Pick out the lines below that include the string "between".

◆ RECORDS FOR PROCESSING
-------------------------

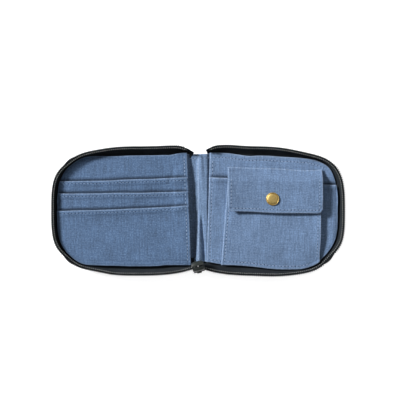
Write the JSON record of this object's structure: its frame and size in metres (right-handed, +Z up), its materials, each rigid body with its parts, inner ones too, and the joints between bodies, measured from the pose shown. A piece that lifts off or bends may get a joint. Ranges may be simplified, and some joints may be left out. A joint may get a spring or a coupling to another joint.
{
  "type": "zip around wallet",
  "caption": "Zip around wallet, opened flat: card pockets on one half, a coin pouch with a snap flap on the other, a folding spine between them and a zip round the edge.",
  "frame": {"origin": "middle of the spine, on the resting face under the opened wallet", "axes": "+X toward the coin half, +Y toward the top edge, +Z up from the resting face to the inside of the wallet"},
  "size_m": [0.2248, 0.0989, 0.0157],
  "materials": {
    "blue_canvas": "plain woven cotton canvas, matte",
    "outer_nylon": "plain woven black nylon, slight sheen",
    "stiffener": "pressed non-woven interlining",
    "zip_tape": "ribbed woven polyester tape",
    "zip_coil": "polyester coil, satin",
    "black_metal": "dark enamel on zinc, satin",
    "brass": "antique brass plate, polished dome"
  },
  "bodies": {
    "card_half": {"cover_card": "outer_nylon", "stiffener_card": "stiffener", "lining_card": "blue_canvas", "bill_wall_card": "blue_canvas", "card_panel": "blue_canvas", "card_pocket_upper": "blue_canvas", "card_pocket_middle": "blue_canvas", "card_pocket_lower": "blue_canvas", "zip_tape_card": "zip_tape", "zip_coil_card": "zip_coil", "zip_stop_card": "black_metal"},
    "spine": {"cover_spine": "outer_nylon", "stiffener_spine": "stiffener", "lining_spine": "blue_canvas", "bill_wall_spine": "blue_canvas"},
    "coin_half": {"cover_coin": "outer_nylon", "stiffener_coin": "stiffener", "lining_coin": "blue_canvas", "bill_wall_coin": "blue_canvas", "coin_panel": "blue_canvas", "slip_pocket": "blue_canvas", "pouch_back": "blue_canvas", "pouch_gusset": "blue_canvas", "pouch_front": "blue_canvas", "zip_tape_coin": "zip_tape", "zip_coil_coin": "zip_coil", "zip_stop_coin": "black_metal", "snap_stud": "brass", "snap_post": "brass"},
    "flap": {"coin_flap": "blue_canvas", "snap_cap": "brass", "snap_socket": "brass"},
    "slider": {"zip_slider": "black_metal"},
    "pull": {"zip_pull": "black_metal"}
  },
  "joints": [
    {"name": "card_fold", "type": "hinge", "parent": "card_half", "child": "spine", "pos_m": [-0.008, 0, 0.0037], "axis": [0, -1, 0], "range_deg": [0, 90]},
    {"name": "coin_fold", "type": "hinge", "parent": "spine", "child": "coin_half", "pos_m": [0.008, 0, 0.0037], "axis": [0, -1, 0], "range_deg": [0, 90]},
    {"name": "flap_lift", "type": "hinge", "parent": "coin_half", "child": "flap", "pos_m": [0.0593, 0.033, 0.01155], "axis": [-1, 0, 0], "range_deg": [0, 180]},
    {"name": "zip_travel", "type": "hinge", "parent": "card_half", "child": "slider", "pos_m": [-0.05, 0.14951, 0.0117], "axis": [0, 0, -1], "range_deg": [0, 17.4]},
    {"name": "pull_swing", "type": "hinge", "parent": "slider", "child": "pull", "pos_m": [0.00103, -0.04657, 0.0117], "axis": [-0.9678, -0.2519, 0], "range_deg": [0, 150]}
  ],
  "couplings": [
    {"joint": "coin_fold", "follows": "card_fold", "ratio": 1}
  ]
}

-------------------------

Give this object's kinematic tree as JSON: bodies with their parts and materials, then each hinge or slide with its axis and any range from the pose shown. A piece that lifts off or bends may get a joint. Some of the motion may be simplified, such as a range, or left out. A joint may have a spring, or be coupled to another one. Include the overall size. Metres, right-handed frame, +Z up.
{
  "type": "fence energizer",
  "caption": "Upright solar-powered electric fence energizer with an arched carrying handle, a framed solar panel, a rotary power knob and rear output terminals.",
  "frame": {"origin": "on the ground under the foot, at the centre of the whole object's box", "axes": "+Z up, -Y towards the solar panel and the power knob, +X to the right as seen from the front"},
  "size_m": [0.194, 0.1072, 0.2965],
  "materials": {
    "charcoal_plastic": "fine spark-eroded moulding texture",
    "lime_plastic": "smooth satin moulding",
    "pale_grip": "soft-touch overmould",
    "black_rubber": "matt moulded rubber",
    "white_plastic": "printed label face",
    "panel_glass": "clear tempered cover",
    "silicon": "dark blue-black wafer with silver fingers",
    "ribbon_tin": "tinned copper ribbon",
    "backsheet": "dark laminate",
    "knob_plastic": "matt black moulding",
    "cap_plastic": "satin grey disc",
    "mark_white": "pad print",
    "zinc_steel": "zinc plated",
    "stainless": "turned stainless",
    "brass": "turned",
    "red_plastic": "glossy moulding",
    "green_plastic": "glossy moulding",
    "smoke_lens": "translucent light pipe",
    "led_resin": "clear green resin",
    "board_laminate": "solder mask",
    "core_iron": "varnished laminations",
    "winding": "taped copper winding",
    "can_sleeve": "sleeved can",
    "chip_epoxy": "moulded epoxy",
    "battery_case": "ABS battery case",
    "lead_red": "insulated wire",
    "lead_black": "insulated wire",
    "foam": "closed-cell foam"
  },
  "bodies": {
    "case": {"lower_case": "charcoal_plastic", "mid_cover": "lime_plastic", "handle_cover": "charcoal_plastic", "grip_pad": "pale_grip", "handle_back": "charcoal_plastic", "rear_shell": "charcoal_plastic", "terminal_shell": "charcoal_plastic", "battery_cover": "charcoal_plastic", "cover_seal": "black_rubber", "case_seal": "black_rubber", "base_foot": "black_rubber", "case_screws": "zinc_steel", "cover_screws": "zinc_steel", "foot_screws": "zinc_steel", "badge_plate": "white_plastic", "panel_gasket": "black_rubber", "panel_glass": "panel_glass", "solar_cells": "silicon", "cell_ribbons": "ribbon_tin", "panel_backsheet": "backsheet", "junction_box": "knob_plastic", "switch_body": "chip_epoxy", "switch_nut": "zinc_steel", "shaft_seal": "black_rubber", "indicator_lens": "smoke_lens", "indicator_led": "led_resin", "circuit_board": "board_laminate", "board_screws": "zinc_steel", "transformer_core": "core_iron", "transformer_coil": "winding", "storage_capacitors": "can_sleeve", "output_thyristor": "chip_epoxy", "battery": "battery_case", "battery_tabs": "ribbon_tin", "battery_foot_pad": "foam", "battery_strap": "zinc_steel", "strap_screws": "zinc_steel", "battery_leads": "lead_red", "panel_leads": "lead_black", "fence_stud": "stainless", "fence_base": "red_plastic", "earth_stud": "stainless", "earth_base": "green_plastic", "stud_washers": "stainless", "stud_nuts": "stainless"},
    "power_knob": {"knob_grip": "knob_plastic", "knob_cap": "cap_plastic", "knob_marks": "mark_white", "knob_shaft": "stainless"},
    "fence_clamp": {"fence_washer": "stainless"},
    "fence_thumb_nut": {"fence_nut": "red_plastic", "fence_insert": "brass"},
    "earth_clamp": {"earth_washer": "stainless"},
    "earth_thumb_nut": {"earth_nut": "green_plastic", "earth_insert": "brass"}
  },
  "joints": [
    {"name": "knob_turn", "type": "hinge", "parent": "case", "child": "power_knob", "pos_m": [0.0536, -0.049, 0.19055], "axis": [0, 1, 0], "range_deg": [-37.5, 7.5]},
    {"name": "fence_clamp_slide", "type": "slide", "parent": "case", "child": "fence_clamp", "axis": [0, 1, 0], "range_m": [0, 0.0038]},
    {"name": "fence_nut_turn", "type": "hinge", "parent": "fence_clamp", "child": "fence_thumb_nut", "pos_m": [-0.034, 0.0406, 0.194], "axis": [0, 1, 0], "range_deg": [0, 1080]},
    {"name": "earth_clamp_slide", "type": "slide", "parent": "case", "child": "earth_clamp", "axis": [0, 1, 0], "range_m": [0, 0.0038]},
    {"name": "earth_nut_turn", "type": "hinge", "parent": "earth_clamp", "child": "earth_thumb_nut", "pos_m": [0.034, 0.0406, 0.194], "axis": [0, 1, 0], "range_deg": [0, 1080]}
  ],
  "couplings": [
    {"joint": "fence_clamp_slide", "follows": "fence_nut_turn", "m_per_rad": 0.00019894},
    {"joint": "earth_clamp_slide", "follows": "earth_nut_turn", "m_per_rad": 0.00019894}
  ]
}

-------------------------

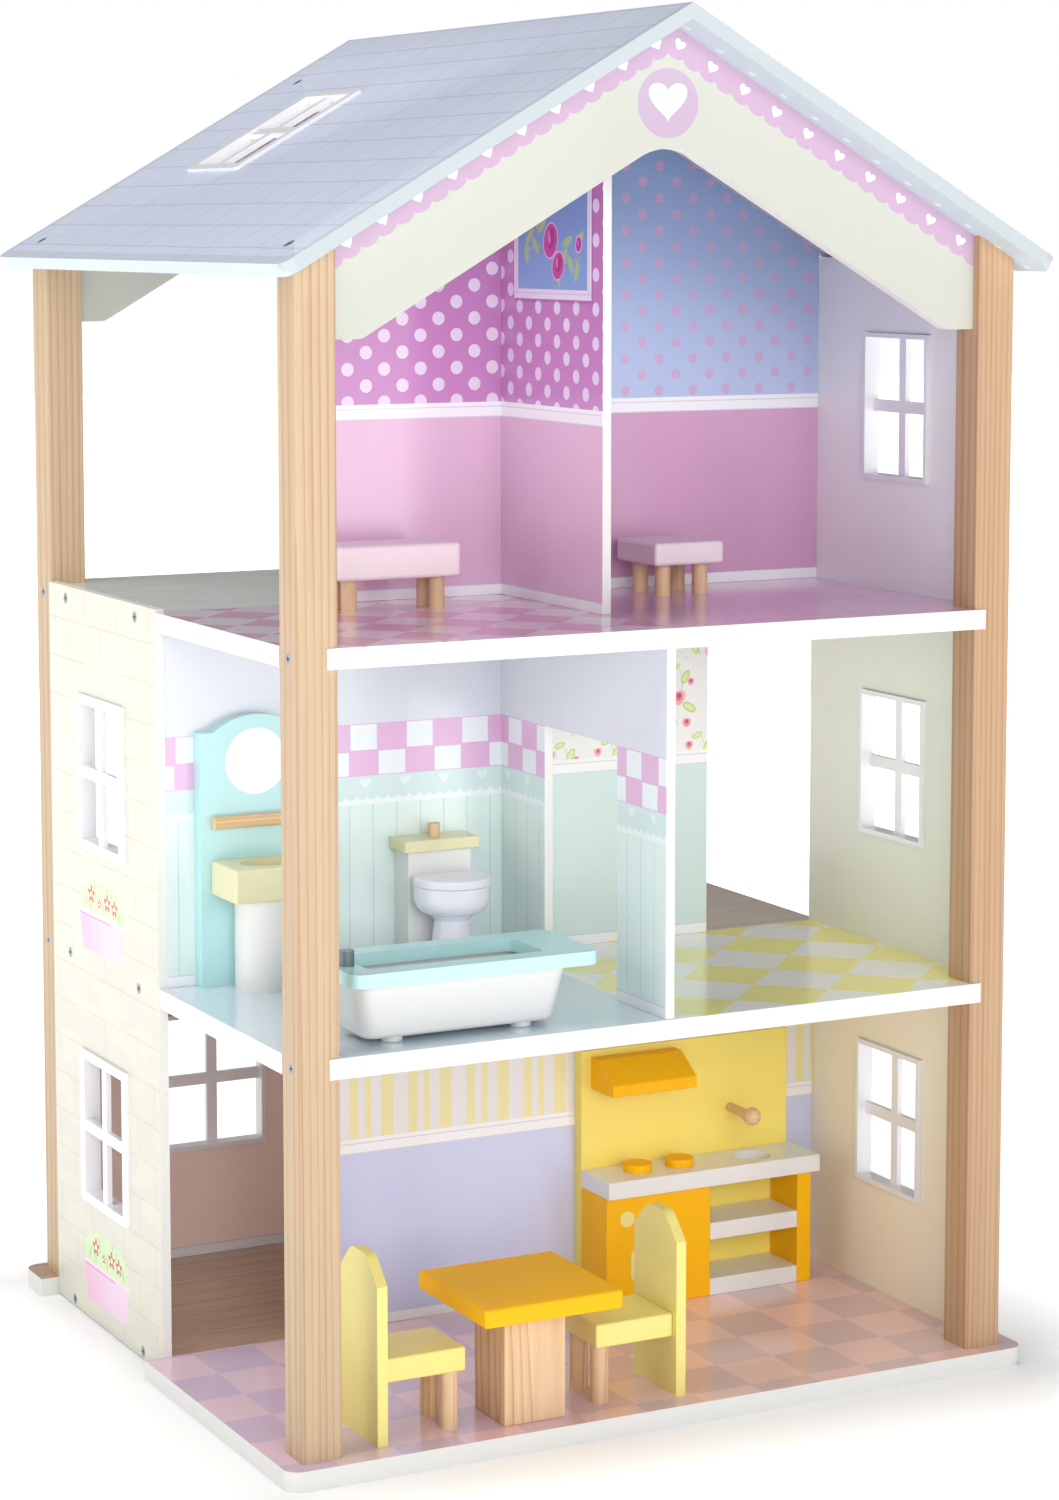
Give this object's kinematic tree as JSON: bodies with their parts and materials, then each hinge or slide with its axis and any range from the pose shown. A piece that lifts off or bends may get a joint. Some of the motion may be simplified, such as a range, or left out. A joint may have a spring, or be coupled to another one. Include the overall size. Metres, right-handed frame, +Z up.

-------------------------

◆ RESPONSE BELOW
Write the JSON record of this object's structure: its frame and size in metres (right-handed, +Z up), its materials, each rigid body with its parts, inner ones too, and the joints between bodies, measured from the pose shown. A piece that lifts off or bends may get a joint. Ranges may be simplified, and some joints may be left out. A joint may get a spring or a coupling to another joint.
  "caption": "Zip around wallet, opened flat: card pockets on one half, a coin pouch with a snap flap on the other, a folding spine between them and a zip round the edge.",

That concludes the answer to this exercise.